5. River Bridge State Historic Site
Found much more inland, Rivers Bridge State Historic Site, also carries the unique distinction of a preserved battlefield with tons of Civil War significance.
Once there, you’ll embark on the 3/4-mile walking tour, viewing the largely still-remaining Civil War fortifications and the Cemetery at Rivers Bridge, all spread across almost 400 acres of central SC landscape. The site is found just about seven miles from nearby Ehrhardt.
6. South Carolina State House
Set in Columbia, the South Carolina State House is known for narrowly avoiding complete destruction during Sherman’s March in 1865. Today, the building is marked with six bronze stars, or “scars,” to show where the building took damage during the conflict.
During your visit, be sure and tour the grounds and catch a glimpse of the monuments to General Wade Hampton and the Confederate soldiers featuring the Army of Northern Virginia flag. The free, guided tour of the state house isn’t half-bad, either.
7. South Carolina State Museum & Confederate Relic Room
As the largest museum found in the southeastern United States, it should as no surprise the South Carolina State Museum in features not only an impressive Civil War collection, but also it houses the Confederate Relic Room and Military Museum in the same building.
Some of the highlights include a Civil War-era H.L. Hundley submarine replica, plenty of authentic artifacts, and even several copies of the original Ordnance of Secession (that last one is pretty significant, we’d say). Plus, you really can’t beat visiting two museums for the price of one – and in the same place.
8. Saluda Mill at Riverbanks
Less than three miles from the state museum, the Saluda Mill offers a more detailed look into Sherman’s occupation of the region. Though it should be noted the Saluda Mill is only accessible with paid admission to the Riverbanks Zoo – it’s absolutely worth it regardless.

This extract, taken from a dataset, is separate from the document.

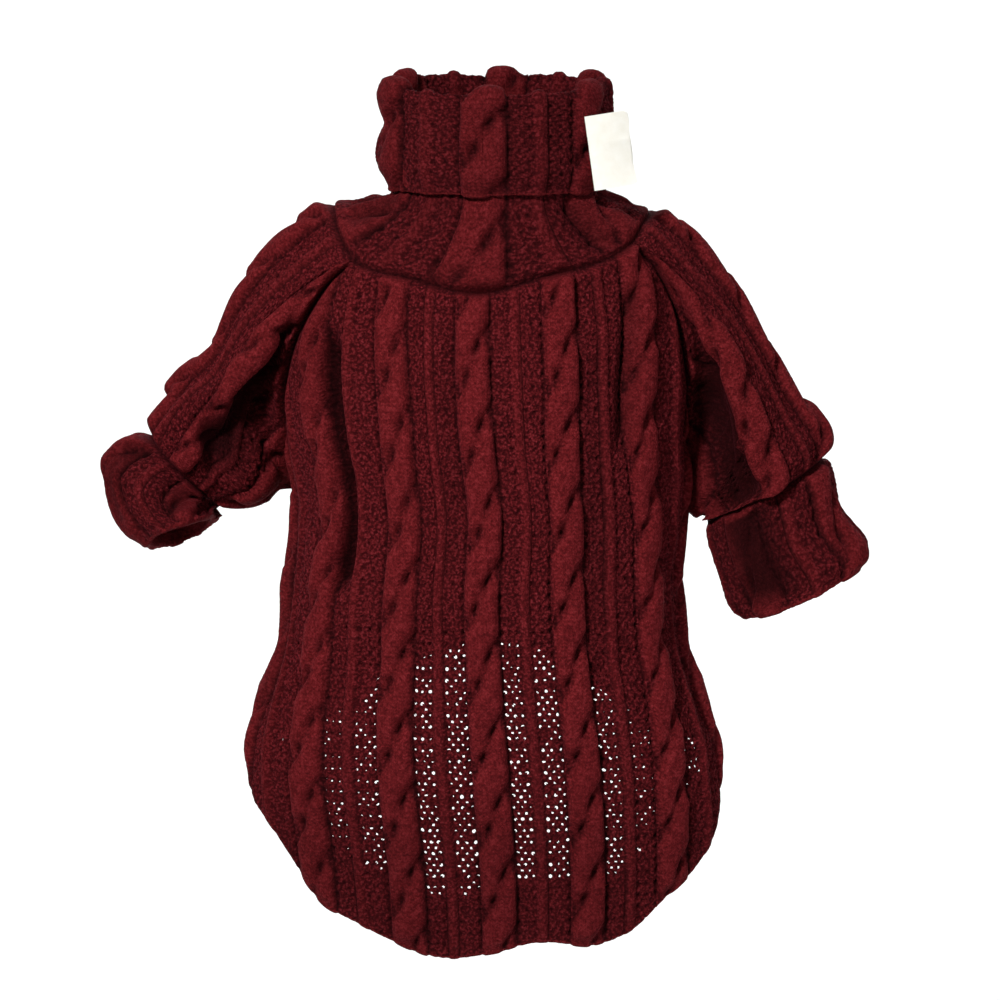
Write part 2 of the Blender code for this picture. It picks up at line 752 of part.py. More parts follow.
def make_tube(name, points, normals, raised, depth, inside_step):
    """A closed tube of cloth from rings of points: raised outside, plain inside, open at both ends."""
    outer = points + normals * raised[..., None]
    inner = points - normals * depth[..., None]
    wall = Wall()
    outer_rings = [wall.add(ring) for ring in outer]
    inner_rings = [wall.add(inner[0])]
    inner_rings += [wall.add(ring[::inside_step]) for ring in inner[1:-1]]
    inner_rings += [wall.add(inner[-1])]
    rings = outer_rings + inner_rings[::-1] + outer_rings[:1]
    for ring, following in zip(rings, rings[1:]):
        wall.zip_lines(ring, following, closed=True)
    return wall.make(name, KNIT)


def tube_columns(repeats, shift=0.0):
    """Column places round a tube as shares of a turn, with pattern repeats, and no place twice."""
    lines = [k + line for k in range(repeats) for line in PITCH_LINES]
    pitches = np.sort((np.array(lines) + shift) % repeats)
    return pitches, pitches / repeats


def make_sleeve(side):
    pitches, _ = tube_columns(SLEEVE_CABLES)
    pitches = np.where(pitches > SLEEVE_CABLES / 2, pitches - SLEEVE_CABLES, pitches)
    pitches = np.sort(pitches)
    across = pitches / (SLEEVE_CABLES / 2) * SLEEVE_HALF_WIDTH
    fractions = np.linspace(0, 1, SLEEVE_ROWS + 1)
    along, across = np.meshgrid(fractions, across, indexing="ij")
    turn = sleeve_turn(side, across, along)
    points = sleeve_point(side, along, turn)
    middle = points.mean(axis=1, keepdims=True)
    plain = grid_normals(points, True, points - middle)
    folds = fold_height(SLEEVE_FOLDS[side], along, turn) * ease(along / 0.12)
    folds = folds * ease((1.02 - along) / 0.08)
    points = points + plain * folds[..., None]
    plain = grid_normals(points, True, points - middle)
    seam = sleeve_seam_normals(side, turn[0])
    cuff = cuff_seam_normals(side, turn[-1])
    stitch = sleeve_stitch(across, along)
    from_seam = (stitch - stitch[:1]) * 0.75
    from_cuff = SLEEVE_LENGTH - stitch
    normals = unit(blend(seam[None] + 0 * plain, plain, ease(from_seam / SEAM_EASE)))
    normals = unit(blend(cuff[None] + 0 * plain, normals, ease(from_cuff / SEAM_EASE)))
    raised = knit_height(pitches[None, :] + 0 * along, stitch)
    raised = raised * ease(from_seam / SEAM_DIP) * ease(from_cuff / SEAM_DIP)
    points = points.copy()
    points[0] = setback(points[0], seam, points[1], closed=True)
    points[-1] = setback(points[-1], cuff, points[-2], closed=True)
    depth = WALL * thickness(normals, plain)
    return make_tube(f"sleeve_{side}", points, normals, raised, depth, SLEEVE_INSIDE_STEP)


def sleeve_seam_normals(side, turns):
    """The shared edge normals round an armhole, the collar's where the sleeve meets the collar."""
    sign = -1 if side == "left" else 1
    normals = np.zeros((len(turns), 3))
    for k, turn in enumerate(turns):
        end = "back" if turn >= 0 else "belly"
        half = ARMHOLES[side, end]
        if abs(turn) < half["turns"][half["corner"]]:
            normals[k] = neck_normal(np.interp(abs(turn), half["turns"], half["angles"]))
        else:
            normals[k] = raglan_normal(side, end, np.interp(abs(turn), half["turns"], half["heights"]))
    return normals


def cuff_seam_normals(side, turns):
    """The shared edge normals round a cuff seam: square to its ring, in the ring's plane."""
    rings = SLEEVE_RINGS[side]
    end = np.ones(len(turns))
    along_ring = ring_point(rings, end, turns + 0.02) - ring_point(rings, end, turns - 0.02)
    chord = ring_point(rings, end, 0 * turns) - ring_point(rings, end, np.pi + 0 * turns)
    axis = np.cross(chord, (0, 1.0, 0))
    normals = unit(np.cross(unit(along_ring), unit(axis)))
    middle = (ring_point(rings, end, turns) + ring_point(rings, end, turns + np.pi)) / 2
    outward = ring_point(rings, end, turns) - middle
    return normals * np.sign((normals * outward).sum(axis=-1, keepdims=True))


def make_cuff(side):
    pitches, shares = tube_columns(CUFF_CABLES, CUFF_PATTERN_SHIFT)
    turns = shares * 2 * np.pi
    fractions = np.linspace(0, 1, CUFF_ROWS + 1)
    along, turn = np.meshgrid(fractions, turns, indexing="ij")
    points = ring_point(CUFF_RINGS[side], along, turn)
    middle = points.mean(axis=1, keepdims=True)
    plain = grid_normals(points, True, points - middle)
    seam = cuff_seam_normals(side, turns)
    stitch = along * CUFF_LENGTH
    normals = unit(blend(seam[None] + 0 * plain, plain, ease(stitch / SEAM_EASE)))
    raised = knit_height(pitches[None, :] - CUFF_PATTERN_SHIFT + 0 * along, stitch)
    raised = raised * ease(stitch / SEAM_DIP)
    points[0] = setback(points[0], seam, points[1], closed=True)
    depth = CUFF_WALL * thickness(normals, plain)
    return make_tube(f"cuff_{side}", points, normals, raised, depth, CUFF_INSIDE_STEP)


# The collar: one tube that stands up from the neck seam, folds over and hangs down outside itself


def collar_ring(angles, half_width, half_depth, height):
    turn = np.radians(angles)
    x = COLLAR_MIDDLE + half_width * np.sin(turn)
    y = -half_depth * np.cos(turn)
    return np.stack(np.broadcast_arrays(x, y, height + 0 * x), axis=-1)


def collar_profile(angles):
    """The middle of the wall at each angle, from the neck seam up, over the fold and down to the edge."""
    seam = body_point(angles, neck_height(angles))
    foot = collar_ring(angles, COLLAR_HALF_WIDTH, COLLAR_HALF_DEPTH, COLLAR_STAND_FOOT)
    rows = []
    for share in (0.0, 0.2, 0.4, 0.6, 0.8, 1.0):
        swing = 1 - (1 - share) ** 1.5
        point = seam * (1 - swing) + foot * swing
        point[:, 2] = seam[:, 2] * (1 - share) + foot[:, 2] * share
        rows.append(("funnel", point))
    out = TURN_DOWN_OUT
    for share in (0.5, 1.0):
        height = COLLAR_STAND_FOOT + (COLLAR_TOP - COLLAR_STAND_FOOT) * share
        rows.append(("stand", collar_ring(angles, COLLAR_HALF_WIDTH, COLLAR_HALF_DEPTH, height)))
    for share in (0.25, 0.5, 0.75):
        turn = np.pi * share
        reach = out / 2 * (1 - np.cos(turn))
        height = COLLAR_TOP + out / 2 * np.sin(turn)
        ring = collar_ring(angles, COLLAR_HALF_WIDTH + reach, COLLAR_HALF_DEPTH + reach, height)
        rows.append(("fold", ring))
    for share in np.linspace(0, 1, 8):
        flare = out + COLLAR_FLARE * share
        height = COLLAR_TOP - (COLLAR_TOP - TURN_DOWN_EDGE) * share
        ring = collar_ring(angles, COLLAR_HALF_WIDTH + flare, COLLAR_HALF_DEPTH + flare, height)
        rows.append(("turn-down", ring))
    return rows


def make_collar():
    pitches, shares = tube_columns(COLLAR_CABLES)
    angles = shares * 360 + COLLAR_PATTERN_ANGLE
    rows = collar_profile(angles)
    kinds = [kind for kind, _ in rows]
    points = np.array([ring for _, ring in rows])
    outward = np.zeros_like(points)
    outward[1] = points[1] - points[1].mean(axis=0)
    plain = grid_normals(points, True, outward)
    steps = np.linalg.norm(np.diff(points, axis=0), axis=2).mean(axis=1)
    lengths = np.concatenate([[0], np.cumsum(steps)])
    seam = neck_normal(angles)
    share = ease(lengths / SEAM_EASE)[:, None] + np.zeros(len(angles))
    normals = unit(blend(seam[None] + 0 * plain, plain, share))
    raised = knit_height(pitches[None, :], lengths[:, None])
    on_funnel = np.array([kind == "funnel" for kind in kinds])[:, None]
    on_turn_down = np.array([kind in ("fold", "turn-down") for kind in kinds])[:, None]
    fold_ease = ease((lengths - lengths[kinds.index("fold") - 1]) / SEAM_DIP)[:, None]
    seam_ease = ease(lengths / SEAM_DIP)[:, None]
    foot_ease = ease((lengths[kinds.index("stand") - 1] - lengths) / SEAM_DIP)[:, None]
    points[0] = setback(points[0], seam, points[1], closed=True)
    half = WALL / 2
    first_face = points + normals * (half + raised * on_funnel * seam_ease * foot_ease)[..., None]
    second_face = points - normals * (half + raised * on_turn_down * fold_ease)[..., None]
    first_face[0] = points[0]
    second_face[0] = points[0] - seam * WALL
    wall = Wall()
    fine_first = [kind == "funnel" for kind in kinds]
    fine_first[-1] = True
    fine_second = [kind in ("fold", "turn-down") for kind in kinds]
    fine_second[0] = True
    first_rings = [wall.add(face if fine else face[::2]) for face, fine in zip(first_face, fine_first)]
    second_rings = [wall.add(face if fine else face[::2]) for face, fine in zip(second_face, fine_second)]
    rings = first_rings + second_rings[::-1] + first_rings[:1]
    for ring, following in zip(rings, rings[1:]):
        wall.zip_lines(ring, following, closed=True)
    return wall.make("collar", KNIT)


def make_label():
    """A tape folded in two, sewn by its two ends to the turn-down and standing off it sideways."""
    out = TURN_DOWN_OUT + WALL / 2 + CABLE_HEIGHT + TAG_STAND_OFF
    half_width, half_depth = COLLAR_HALF_WIDTH + out, COLLAR_HALF_DEPTH + out
    sewn = collar_ring(np.array([TAG_ANGLE]), half_width, half_depth, TAG_MIDDLE)[0]
    lean = np.radians(TAG_LEAN)
    along = unit(np.array([np.cos(lean), np.tan(np.radians(TAG_TURN_AWAY)), np.sin(lean)]))
    up = unit(np.array([-np.sin(lean), 0.0, np.cos(lean)]))
    facing = unit(np.cross(up, along))
    wall = Wall()
    rings = []
    for level in np.linspace(-0.5, 0.5, 7):
        bow = TAG_BOW * np.cos(np.pi * level)
        centre = sewn + up * level * TAG_HEIGHT
        near, far = [], []
        for share in np.linspace(0, 1, 6):
            spread = TAG_THICK / 2 * (1 + TAG_SWELL * np.sin(np.pi * share))
            middle = centre + along * share * TAG_WIDTH + facing * bow * share**2
            near.append(middle + facing * spread)
            far.append(middle - facing * spread)
        fold = centre + along * (TAG_WIDTH + TAG_THICK / 2) + facing * bow
        rings.append(wall.add(near + [fold] + far[::-1]))
    for ring, following in zip(rings, rings[1:]):
        wall.zip_lines(ring, following, closed=True)
    for ring in (rings[0], rings[-1]):
        half = len(ring) // 2
        for k in range(half - 1):
            wall.faces.append((ring[k], ring[k + 1], ring[-2 - k], ring[-1 - k]))
        wall.faces.append((ring[half - 1], ring[half], ring[half + 1]))
    return wall.make("label", TAPE)


def main():
    for old in list(bpy.data.objects):
        bpy.data.objects.remove(old, do_unlink=True)
    make_panel("back", BACK_ROWS)
    make_panel("belly", BELLY_ROWS)
    for side in ("left", "right"):
        make_sleeve(side)
        make_cuff(side)
    make_collar()
    make_label()


main()
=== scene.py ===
"""The look of the cable-knit dog sweater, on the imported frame.

X points to the right of someone who looks at the back panel, Y points away from them and Z points up.
The origin is at the centre of the neck seam. Sizes are in millimetres until a mesh is made. The surfaces are
those that the solids have, and the knit's cables, ribs, mesh and hems are worked out on them.
"""

from collections import namedtuple

import bpy
import numpy as np
from mathutils import Matrix


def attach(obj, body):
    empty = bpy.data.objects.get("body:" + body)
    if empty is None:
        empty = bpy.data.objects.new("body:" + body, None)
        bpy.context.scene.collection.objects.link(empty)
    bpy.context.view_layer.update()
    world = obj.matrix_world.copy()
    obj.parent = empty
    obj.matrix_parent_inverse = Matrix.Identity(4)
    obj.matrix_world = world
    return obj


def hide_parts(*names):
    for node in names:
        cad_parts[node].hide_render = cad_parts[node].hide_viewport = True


# A millimetre in metres, and the millimetres in one unit of the knit's map
METRES = 0.001
MAP_UNIT = 10.0
SIGNS = {"left": -1, "right": 1}

# Cloth
HEM_BAND = 22.0
HEM_DEPTH = 2.6
HEM_ROWS = 12
SEAM_EASE = 14.0
SEAM_PLUNGE = 2.6
SEAM_GROOVE = 1.5
SEAM_DARKNESS, SEAM_DARK_HALF = 0.9, 1.2
UNDERARM_EASE = 6.0
KNIT_FADE = 4.0

# Panels
SIDE_SEAM_ANGLE = 110.0
BACK_HALF_GIRTH = 112.0
BELLY_HALF_GIRTH = 80.0
MIDDLE_HEIGHT = -60.0
EDGE_PASSES = 12
DRIFT_HEIGHTS, BACK_DRIFT = (-200, -20), (0.026, -0.050)
NECK_RISE, SHOULDER_RISE = 12.0, 34.0
SWAY_HALF_WIDTH, SWAY_HALF_HEIGHT = 14, 32

BAND_RIDGE, BAND_RIDGE_HALF = 0.35, 1.6
TAIL_SHADE, TAIL_SHADE_TOP, TAIL_SHADE_RUN = 0.22, -190, 40
PANEL_FOLD_SHADE = 0.12

# Sleeves, as a flat cut: a neck edge, two raglan edges and an underarm edge
SLEEVE_NECK_HALF = 36.0
SLEEVE_HALF_WIDTH = 85.0
SLEEVE_RAGLAN_DROP = 88.0
SLEEVE_LENGTH = 118.0
SLEEVE_RUN = 94.0
SLEEVE_RADIUS = 27.0
SLEEVE_CABLES = 5
SLEEVE_PATTERN_SHIFT = 8.25
ARMHOLE_TOP_ANGLE = 95.0
ARMHOLE_FADE = 0.6
CUFF_CABLES = 4
CUFF_LENGTH = 34.0
CUFF_RADIUS = 22.0
CUFF_PATTERN_SHIFT = 0.4
SLEEVE_FOLD_DEPTH, SLEEVE_FOLD_SHADE = 1.6, 0.27
CUFF_SHADE, CUFF_FOLD_SHADE = 0.12, 0.22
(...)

Once you’ve entered the zoo, you’ll take a very scenic walk down to the Saluda riverbank where an interpretive center showcases unique Civil War exhibits and memorabilia. Along with a visit to the interpretive center, you’ll also have an exclusive look at the Saluda Mill ruins.
9. Confederate Museum
Considered a unique museum by some, the Confederate Museum in Charleston also houses an impressive collection of Civil War goods and items. So what’s the difference? Well, this particular museum is set in the 1841 Market Hall, and it features the first Confederate flag to fly over Fort Sumter.
10. Parris Island Museum
Head over to the Marine Corps Recruit Depot near Beaufort for an in-depth look into several Civil War conflicts taking place around the Port Royal Sound area. You won’t be recruited, but you will be given the opportunity to take a driving tour of the base and see a wealth of specific sites not seen anywhere else.
And if you’re interested, check out some of the historical artifacts and pieces dedicated to the United States Marine Corps. It’s not all about the Civil War here – there’s over 10,000 square feet of military history here altogether.
11. South Carolina Civil War Museum
Visitors of the north shore city of Myrtle Beach won’t be without Civil War history – the South Carolina Civil War Museum features a plethora of authentic firearms, uniforms, and other artifacts.
Be sure to take a snap shot of the “Four Apostles,” or Rockbridge Artillery cannon carriage, used by Stonewall Jackson. This alone worth the price of admission and it’s likely to be hit on social media.
12. South Carolina Confederate Museum
And finally, despite much of South Carolina’s Civil War history taking place near the coast, the South Carolina Upcountry is home to a cherished museum all its own. Set in Greenville, the South Carolina Confederate Museum is operated by 16th South Carolina Volunteers and Sons of Confederate Veterans giving it a very authentic vibe.